Low-density parity-check (LDPC) codes: codes with sparse parity-check matrices that can be decoded efficiently through iterative message-passing algorithms and approach channel capacity closely. LDPC codes are used in modern high-speed communication systems.

Turbo codes: codes constructed from parallel concatenated convolutional codes with interleaving, which achieve near-capacity performance through iterative decoding.

From Physical to Human Signal Transmission

The principles of physical signal transmission extend analogically to human communication, providing useful frameworks for thinking about communicative reliability and capacity:

Human speech as signal transmission: when a person speaks, they produce acoustic signals that are transmitted through the air (the channel) to the listener's ears, where they are decoded into perceived speech. The acoustic channel introduces noise (background noise, reverberation), attenuation (distance, barriers), and multipath effects (echoes). The speaker's articulation (encoding) and the listener's auditory processing (decoding) determine how well the original message is reconstructed.

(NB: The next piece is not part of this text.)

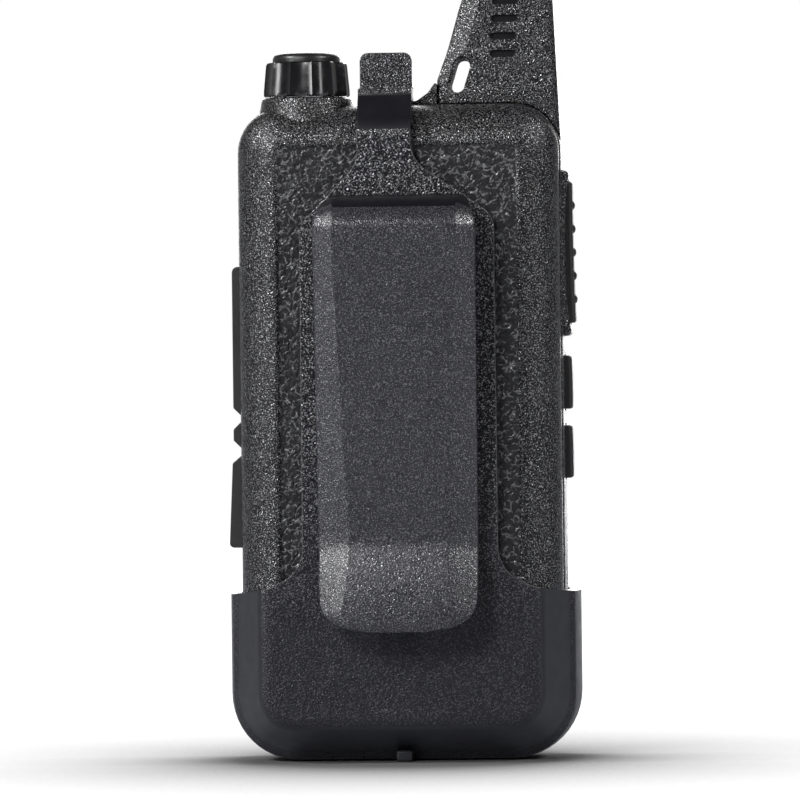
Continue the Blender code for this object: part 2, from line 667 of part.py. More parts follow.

Organizational communication as signal transmission: when messages pass through organizational hierarchies or networks, each transmission step introduces potential for distortion, delay, and information loss—the organizational equivalents of channel noise and attenuation. The design of organizational communication systems can be informed by transmission system design principles: reducing unnecessary relay stages, building in redundancy for important messages, providing feedback acknowledgment protocols, and designing channels appropriate to the information loads they carry.

Attention as bandwidth: human attentional capacity can be analyzed as a bandwidth-limited channel: we can process only a limited rate of information per unit time, and when the rate of incoming signals exceeds this capacity, we lose information through inattention, overload, and miscoding. Communication design that respects attentional bandwidth constraints—simplifying messages, pacing information delivery, providing appropriate redundancy—applies transmission system principles to human communication.